There is some suspicion about a racehorse, so Bond (Roger Moore) goes to the private property of Max Zorin (Christopher Walken), a tycoon who is using chemical enhancements to win races. Bond discovers that there is more than meets the eye, and whilst managing to avoid being killed by May Day (Grace Jones), traces the plot back to a mine and a plot to flood silicone valley. Then there is a blimp, the Golden Gate Bridge and *yawn* other stuff.
Seeing a beautiful, young Christopher Walken was wonderful. But the film, oh, stinker, stinker, stinker. I thought this was the worst Bond ever (including Skyfall, which I thought was terrible) until I saw Licence to Kill.

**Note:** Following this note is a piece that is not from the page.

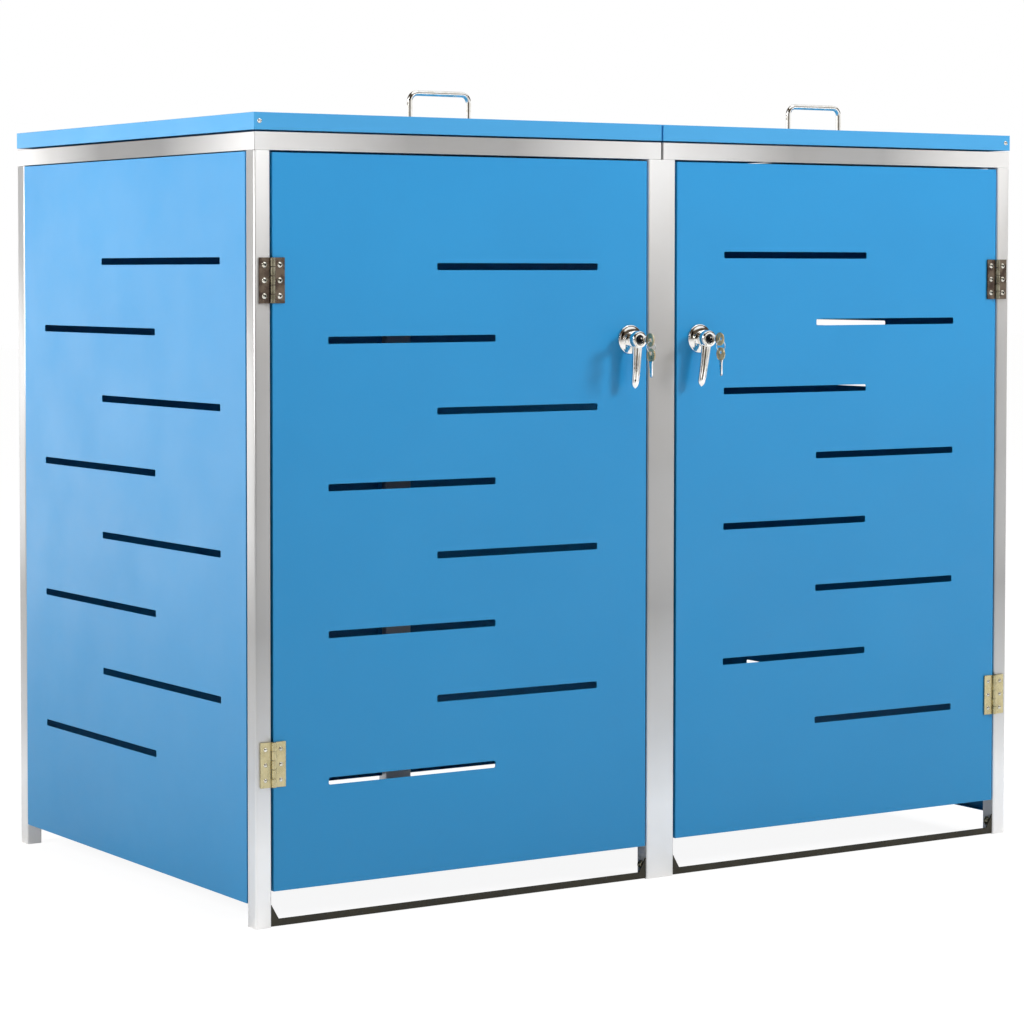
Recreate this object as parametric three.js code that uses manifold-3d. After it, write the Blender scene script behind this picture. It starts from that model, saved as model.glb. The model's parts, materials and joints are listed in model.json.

Durran Durran were nominated for Best Original Song for A View to a Kill.
All my love for Adam Sandler has gone. I’ve stuck up for him often, saying I quite like his films, saying they are not totally puerile with stupid, sickly sweet stories that are stupid. But I was wrong. At least, for those I have seen recently. Click is ridiculous and dumb. I hated it.
The idea is that there is a workaholic father who is aiming for a promotion in his company. Of course, this is coming at the expense of his relationships with his family. Plus, despite being a totally capable person, he cannot figure out which remote operates what in his house. Then he meets Morty (Christopher Walken) who gives him a universal remote control, however, it actually controls the world around him, not the appliances. Suddenly, he is skipping through most of his life and then he is really fat and divorced with a slut for a daughter. Yup. That’s where it went. And then (spoiler alert, but really, don’t watch this film!) it was all a dream! Um, really? Is that really what you are going to do with a film that was made in 2006? Really? Unbelievable. Just so bad.
Two adult men crash weddings to get laid. Then one falls in love.
That’s about it. It’s pretty terrible. Vince Vaughan is very funny for part of it. There are a lot of overly long and tedious montages, including one with Owen Wilson and Rachel McAdams being cute of bikes. It’s really dumb. I hated almost all of it.